Five great REM songs:

Living Well is the Best Revenge: A spiky number from their penultimate album. I listened to this a lot at one point; exceptionally good life advice.



Nightswimming: A simple, elegant piano driven song with one of Stipe’s most plaintive vocals. The mourning of the song isn’t, as is often presumed for a lost love, but for the innocence and ease of youth slipping away.



It’s the End of the world as we know it (and I feel fine): My personal favourite. A marvellous celebration of impending eco-collapse and apocalypse; Stipe sings so fast it’s almost impossible to keep up with the scale and range of the disasters. The best moment is when, as he desperately reels off the portents of doom, he can’t quite believe that this is all really happening: ‘Right?’ he asks hoping that the answer will be in the negative. ‘Right’ affirm the band with a growl.



Pop Song ‘89: The whole of Green, their major label debut, was pristine pop covering up something much smarter and with greater depth than the facade. Pop Song ’89 was intended to kill of the impression that they needed to be more commercial to fulfil their potential; perhaps as Shiny Happy People followed shortly afterwards it wasn’t the killer blow, but it was a mortal wound well struck.

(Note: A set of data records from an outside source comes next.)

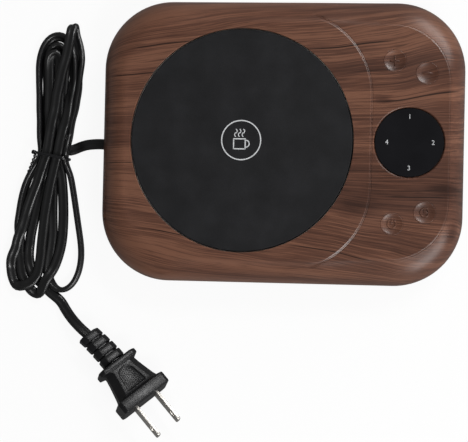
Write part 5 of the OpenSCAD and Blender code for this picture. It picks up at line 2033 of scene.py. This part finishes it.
@dataclass
class DishedKey:
    """Round key with a raised sign in its dish, which rides on a body of its own."""

    sign: KeySign
    centre: Pair
    radius: float = 5.36
    top_z: float = 30.0
    depth: float = 0.86
    # width of the rim round the dish, and how steeply the dish falls at it
    rim: float = 0.25
    bowl: float = 2.3
    sign_size: float = 4.5
    line: float = 0.62
    bar_height: float = 0.96

    def _profile(self) -> List[Pair]:
        """Stem, flange, side, rim and dish.

        Returns:
            The points as radius and height.
        """
        r, z = self.radius, self.top_z
        side = [(0, 24.3), (2, 24.3), (2, 26.6), (6.2, 26.6), (6.2, 27.3), (r, 27.3), (r, z - 0.12),
                (r - 0.05, z - 0.04), (r - 0.15, z)]
        dish = r - self.rim
        return side + [(dish * (1 - k / 9), z - self.depth * (1 - (1 - k / 9) ** self.bowl))
                       for k in range(10)]

    def _dish(self, x: float, y: float) -> float:
        """Height of the dish at a place from its centre."""
        share = min(1.0, math.hypot(x, y) / (self.radius - self.rim))
        return self.top_z - self.depth * (1 - share ** self.bowl)

    def _bar(self, length: float, turn: float = 0.0, shift: float = 0.0) -> bmesh.types.BMesh:
        """A raised bar.

        Args:
            length: Its length along X before it is turned.
            turn: Angle that it is turned by, in degrees.
            shift: How far it is moved along X before that.

        Returns:
            The bar.
        """
        bar = MeshShop.block((length, self.line, self.bar_height), 0.14, 2)
        bmesh.ops.translate(bar, vec=(shift, 0, 0), verts=bar.verts)
        bmesh.ops.rotate(bar, verts=bar.verts, matrix=Matrix.Rotation(math.radians(turn), 3, "Z"))
        return bar

    def _ring(self, start: float = 0.0, end: float = 360.0) -> bmesh.types.BMesh:
        """A raised ring or a part of one.

        Args:
            start: First angle in degrees.
            end: Last angle in degrees.

        Returns:
            The ring.
        """
        middle = (self.sign_size - self.line) / 2
        half = self.line / 2
        section = ((-half, -0.4), (half, -0.4), (half, 0.35), (half - 0.13, 0.48),
                   (0.13 - half, 0.48), (-half, 0.35))
        rings = []
        steps = 40
        for i in range(steps + 1):
            a = math.radians(start + (end - start) * i / steps)
            rings.append([((middle + s) * math.cos(a), (middle + s) * math.sin(a), z)
                          for s, z in section])
        if end - start >= 360:
            return MeshShop.chain(rings[:-1], close=True)
        return MeshShop.chain(rings)

    def _raised(self) -> bmesh.types.BMesh:
        """The sign, laid into the dish.

        Returns:
            The sign in its place.
        """
        size = self.sign_size
        if self.sign is KeySign.PLUS:
            parts = [self._bar(size), self._bar(size, 90.0)]
        elif self.sign is KeySign.MINUS:
            parts = [self._bar(size, 90.0)]
        elif self.sign is KeySign.TIMER:
            parts = [self._ring(), self._bar(size * 0.42, 0.0, size * 0.19),
                     self._bar(size * 0.36, -90.0, size * 0.16)]
        else:
            parts = [self._ring(38.0, 322.0), self._bar(size * 0.5, 0.0, size * 0.28)]
        sign = MeshShop.join(parts)
        for vert in sign.verts:
            vert.co.z += self._dish(vert.co.x, vert.co.y)
        bmesh.ops.translate(sign, vec=(*self.centre, 0.0), verts=sign.verts)
        return sign

    def build(self, finishes: Finishes) -> bpy.types.Object:
        """Make the key with its sign.

        Args:
            finishes: The finishes.

        Returns:
            The key.
        """
        cap = MeshShop.spin(self._profile(), 72, (*self.centre, 0))
        key = MeshShop.finish(MeshShop.join([cap, self._raised()]), f"{self.sign.value}_pad",
                              finishes["wood_print"], 38.0)
        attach(key, f"{self.sign.value}_key_body")
        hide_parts(f"{self.sign.value}_key")
        return key


# ---------------------------------------------------------------- the whole warmer


def main() -> None:
    """Build the warmer piece by piece."""
    logging.basicConfig(level=logging.INFO, format="%(name)s: %(message)s")
    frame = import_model()
    Viewpoint().build()
    finishes = Finishes()
    plug = Plug().build(finishes)
    tie = TwistTie().build(finishes)
    LOG.info("plug and tie: %s", [piece.name for piece in (*plug, tie)])
    lead = FlatLead().build(finishes, [*plug, tie])
    LOG.info("lead: %s, %d faces", lead.name, len(lead.data.polygons))
    Studio().build()
    cover = TopCover().build(finishes)
    LOG.info("cover: %s, %d faces", cover.name, len(cover.data.polygons))
    for piece in (*WarmingPlate().build(finishes), *DisplayLens().build(finishes)):
        LOG.info("panel: %s, %d faces", piece.name, len(piece.data.polygons))
    for sign, centre in zip(KeySign, TopCover.key_places):
        LOG.info("key: %s", DishedKey(sign, centre).build(finishes).name)
    for node in frame["nodes"].values():
        finishes.dress_node(node)


if __name__ == "__main__":
    main()
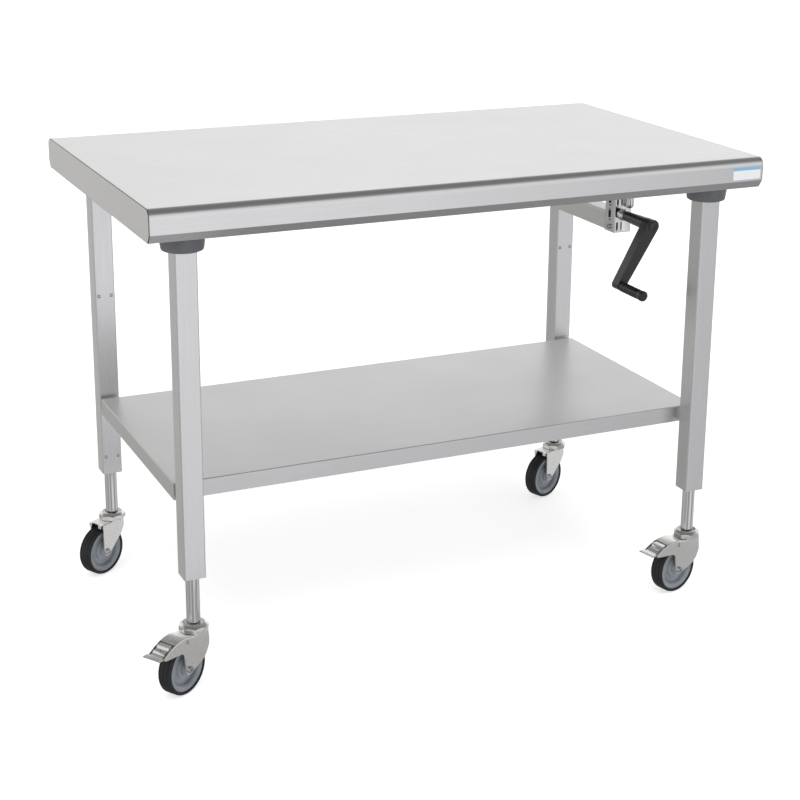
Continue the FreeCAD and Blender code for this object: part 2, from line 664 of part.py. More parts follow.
def make_pump_housing():
    """An upright block that holds the gear pump, with a plate on top that screws to the board."""
    low_x = LEG_X - PUMP_HALF_WIDTH
    high_x = LEG_X + PUMP_HALF_WIDTH
    plate_bottom = BOARD_BOTTOM - PUMP_PLATE
    block = box(low_x, high_x, PUMP_FRONT, PUMP_BACK, PUMP_BOTTOM, plate_bottom + 1)
    vertical = [edge for edge in block.Edges if abs(edge.tangentAt(edge.FirstParameter).z) > 0.9]
    block = block.makeFillet(2.0, vertical)
    plate = box(low_x - 25, high_x + 25, PUMP_FRONT - 12, PUMP_BACK + 12, plate_bottom, BOARD_BOTTOM)
    housing = fused([block, plate])
    back_bearing = section_start(GEAR_SECTIONS) + 3
    idler_height = CRANK_HEIGHT - 2 * GEAR_PITCH_RADIUS
    tools = [along_y(SHAFT_RADIUS + RUNNING_GAP, LEG_X, CRANK_HEIGHT, PUMP_FRONT - 1, back_bearing)]
    tools.append(along_y(SHAFT_RADIUS + RUNNING_GAP, LEG_X, idler_height, PUMP_FRONT + 3.5, back_bearing))
    for index in range(GEAR_SECTIONS):
        start = section_start(index)
        for height in (CRANK_HEIGHT, idler_height):
            tools.append(along_y(GEAR_OUTER_RADIUS + 0.4, LEG_X, height, start, start + GEAR_SECTION_DEPTH))
        tools.append(cylinder(LINE_BORE, (low_x - 1, LINE_PORTS[index], LINE_HEIGHT), X_AXIS, 12))
    for z_low, z_high in ((733.0, 852.0), (702.0, 729.0)):
        side_groove = groove(11.0, z_low, z_high)
        side_groove.rotate(Vector(0, 0, 0), Z_AXIS, 90)
        tools.append(moved(side_groove, low_x, (PUMP_FRONT + PUMP_BACK) / 2))
    for z_low, z_high in ((735.0, 862.0), (683.0, 702.0)):
        tools.append(moved(groove(4.5, z_low, z_high), LEG_X - 13.5, PUMP_FRONT))
        tools.append(moved(groove(3.0, z_low, z_high), LEG_X - 3.5, PUMP_FRONT))
    tools.append(cylinder(2.6, (low_x - 1, 40, 690), X_AXIS, 11))
    return cut(housing, tools)


def make_shaft_seal():
    """The cone round the shaft where it leaves the pump."""
    bore = SHAFT_RADIUS + RUNNING_GAP
    ring = turned([
        (bore, 0), (12.5, 0), (12.5, -3), (10.5, -5), (8.5, -13), (bore, -13),
    ], Y_AXIS)
    return moved(ring, LEG_X, PUMP_FRONT, CRANK_HEIGHT)


def make_check_valve():
    """A cartridge with a domed end, clamped to the front of the pump."""
    dome = [(0, 731.0), (3.5, 731.7), (6.4, 733.6), (8.3, 736.6), (9.0, 740.0)]
    body = turned(dome + [(9.0, 812.0), (7.5, 814.0), (7.5, 822.0), (0, 822.0)])
    body = moved(body, LEG_X + 10, PUMP_FRONT - 9)
    saddle = box(LEG_X + 4, LEG_X + 16, PUMP_FRONT - 8, PUMP_FRONT, 760.0, 800.0)
    return fused([body, saddle])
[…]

Don’t go back to Rockville: Deep South country-style plea for a girl to not abandon her lover, bassist Mike Mills, by heading back to the city. She goes, but this more than any other song is about where REM came from; it exemplifies their Georgian roots, letting them coil around the song in stranglehold that pleases rather than kills it. Whilst by no means their debut track, it’s hard to escape the feeling that everything else grew from here.

1 comment:

  1. I can recall them being part of a thing in the late 80s that included Violent Femmes, Dinosaur Jr and other bands that have long been erased from internal hard drive in one of those de-fragging incidents ... maybe the Lemon Heads. For a couple of summers - glorious, dope fuelled, post-uni, unemployed summers - they were the soundtrack to long days reading library books and taking magic mushrooms.

    Then I got a job and everyone started listening to dance music.